Conclusion: I think most of the changes went to the right direction. The small downside, for me, is that every tournament had a bit the same "flavor", there was no real surprise. But it certainly is the price to pay if we want to compare the performances on several tournaments. The number of "puzzlish" sudoku (including star battle sudoku in 2 tournaments, triomino sudoku) was restrained, which is also positive.

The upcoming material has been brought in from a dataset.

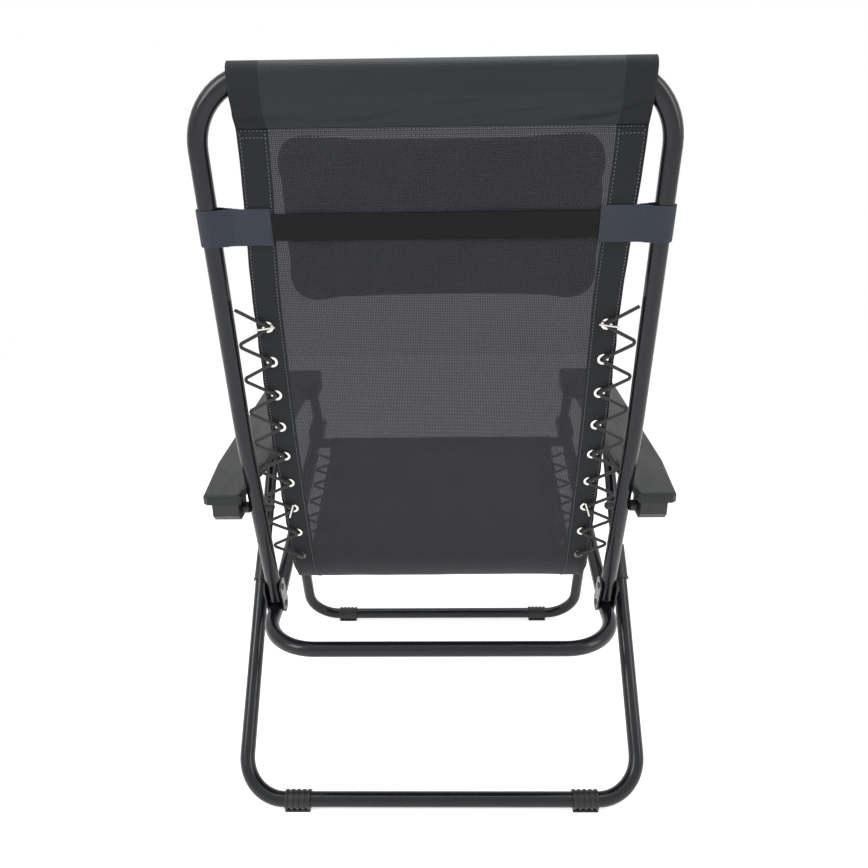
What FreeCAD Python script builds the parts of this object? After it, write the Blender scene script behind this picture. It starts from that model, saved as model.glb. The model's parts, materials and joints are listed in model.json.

Personal result: I think the tournament that I organized was globally appreciated. I didn't hear about disgruntled players or negative points about the sudokus that I created. That was my main goal. After learning that only 6 of the 7 tournaments would be taken into account in the overall standings, my first thought was that I would not be able to reach the top10 meaning a place in the final in London. Also, I completely messed up the first tournament, with a loss of substantial time on 2 classic sudokus that I have not been able to solve in a logical way. Therefore, my goal was to do good performance in each of the remaining tournaments without much worry about the overall ranking. This was the case with a 7th rank in the Serbian round, an 8th rank in the Indian round and the 11th, 12th and 16th place on the other 3 rounds. These are positive results that allow me to reach the 15th rank worldwide, and I firmly believe that a place in the top 10 would have been possible if I could have played all tournaments (I would have needed 71.3 points in a seventh tournament, knowing that my average points on 6 tournaments in which I participated was 75.9).
I also participated in puzzle tournaments without great passion it must be said, and my 81st rank satisfy me.

The finals will take place in London in August, on the sidelines of the World Championships, and will, without a doubt, be exciting to see.